Les faits qui leur étaient reprochés sont en effet légers, ils permettent de saisir la décision du jeune magistrat qui se croyait du reste autorisé à agir comme il l'a fait en vertu d'un texte alors applicable émanant des autorités d'occupation.
C'est à l'occasion de cette décision cependant que les mêmes autorités l'ont mis en état d'arrestation.
Suivent les faits analysés (liste des personnes arrêtées avec motif de leur arrestation).
Le texte dont il est fait mention plus haut revêt la forme d'une circulaire adressée aux Autorités Judiciaires Françaises. Il s'agit d'une note du Commandant en Chef des Forces Allemandes en date du 16 novembre 1942, portant sous la rubrique : " Détention Française " : " C'est aux seules Autorités Judiciaires Françaises, sans intervention des Autorités Allemandes, qu'il appartient d'entamer et de mener l'instruction en cas d'inculpation d'agissements communistes ou anarchistes.
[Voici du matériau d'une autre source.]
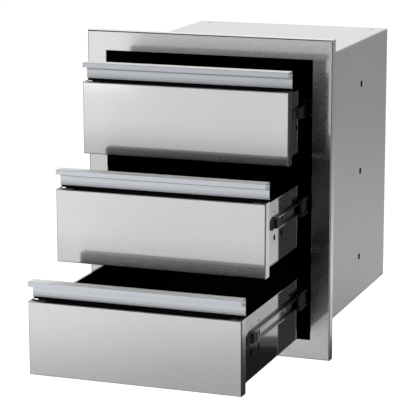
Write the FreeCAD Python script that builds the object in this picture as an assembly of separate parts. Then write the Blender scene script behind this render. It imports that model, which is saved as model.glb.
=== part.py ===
import FreeCAD, Part
import math
import os
from FreeCAD import Vector

# Built-in stainless drawer unit for an outdoor kitchen: a face frame on a sheet
# steel cabinet, and three drawers on telescopic ball slides, drawn out in steps.
# Millimetres. Everything is laid out from the bottom centre of the face frame's
# front face: +X right, +Y back into the cabinet, +Z up. ROW_ORIGIN moves it so
# that the origin is the middle of the opening, in the plane where the frame
# bears on the wall that the unit is built into.

# Face frame
FRAME_W = 487.0
FRAME_H = 609.6
BORDER = 38.1
FRAME_DEPTH = 19.0
FRAME_SHEET = 1.2
FRAME_BEND_R = 2.5
OPENING_EDGE_R = 1.0
OPENING_RETURN = 60.0
BEARING_LIP = 10.0
OPENING_W = FRAME_W - 2 * BORDER
ROW_ORIGIN = Vector(0, FRAME_DEPTH, FRAME_H / 2)

# Cabinet box behind the frame
SHEET = 1.0
BEND_R = 1.2
CABINET_HALF_W = OPENING_W / 2
CABINET_BOTTOM = 41.5
CABINET_TOP = 568.0
CABINET_FRONT = 50.0
CABINET_REAR = 530.0
CABINET_FLANGE = 15.0
SLOT_H = 12.0
SLOT_L = 13.0
SLOT_CORNER = 3.0
SLOT_FRONT_Y = 82.0
SLOT_PITCH = 254.0
ANCHOR_X = 178.0
ANCHOR_Y = 505.0
ANCHOR_LENGTH = 10.0
ANCHOR_WIDTH = 5.0
VENT_X = 112.0
VENT_R = 2.0

# Drawer bays: how far each drawer stands open, and each front's lower edge
DRAWERS = ("upper", "middle", "lower")
OPENED = {"upper": 127.0, "middle": 255.0, "lower": 382.5}
BAY_PITCH = 177.8
LOWEST_FRONT = 39.2

# Drawer front: a shallow pan with a full width finger pull above it
FRONT_W = 399.5
FRONT_H = 135.1
FRONT_DEPTH = 22.5
FRONT_BEND_R = 2.0
FRONT_TOP_HEM = 5.0
FRONT_FLANGE = 24.0
PULL_TOP = 170.6
PULL_LIP_H = 9.0
PULL_WALL = 1.8
PULL_FOOT = 138.6
PULL_LEG_BOTTOM = 112.0
PULL_LEG_GAP = 0.5
PULL_EDGE_R = 0.8

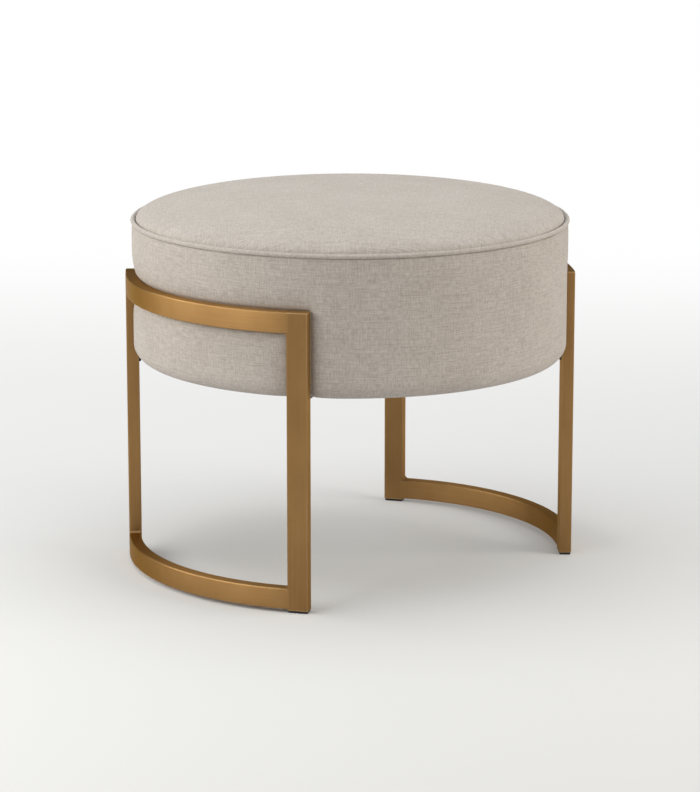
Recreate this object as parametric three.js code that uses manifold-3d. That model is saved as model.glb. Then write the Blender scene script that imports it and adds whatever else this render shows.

Les Autorités Françaises n'ont pas à notifier la détention de l'inculpé, pas plus qu'elles n'ont à solliciter son agrément pour sa libération. Il n'est pas nécessaire non plus de notifier la libération pour cause de non-lieu (3)".
La note en question prescrivait seulement d'obtenir l'autorisation des services allemands pour élargir les condamnés ayant exécuté leur peine.
Par la suite une circulaire de Monsieur le Garde des Sceaux en date du 2 juillet 1943 a bien décidé qu'aucune mise en liberté de communistes ou d'anarchistes ne pouvait être ordonnée sans consultation préalable de l'Autorité Préfectorale, mais cette circulaire n'était pas en vigueur au mois de mai 1943.
Au vu de la note précitée, il ne semble pas qu'un grief quelconque puisse être formulé à l'encontre de Monsieur BESNARD, pour avoir omis d'aviser les autorités allemandes de sa décision.
L'attitude du magistrat, tant professionnelle que privée, n'a par ailleurs jamais donné lieu à la moindre critique.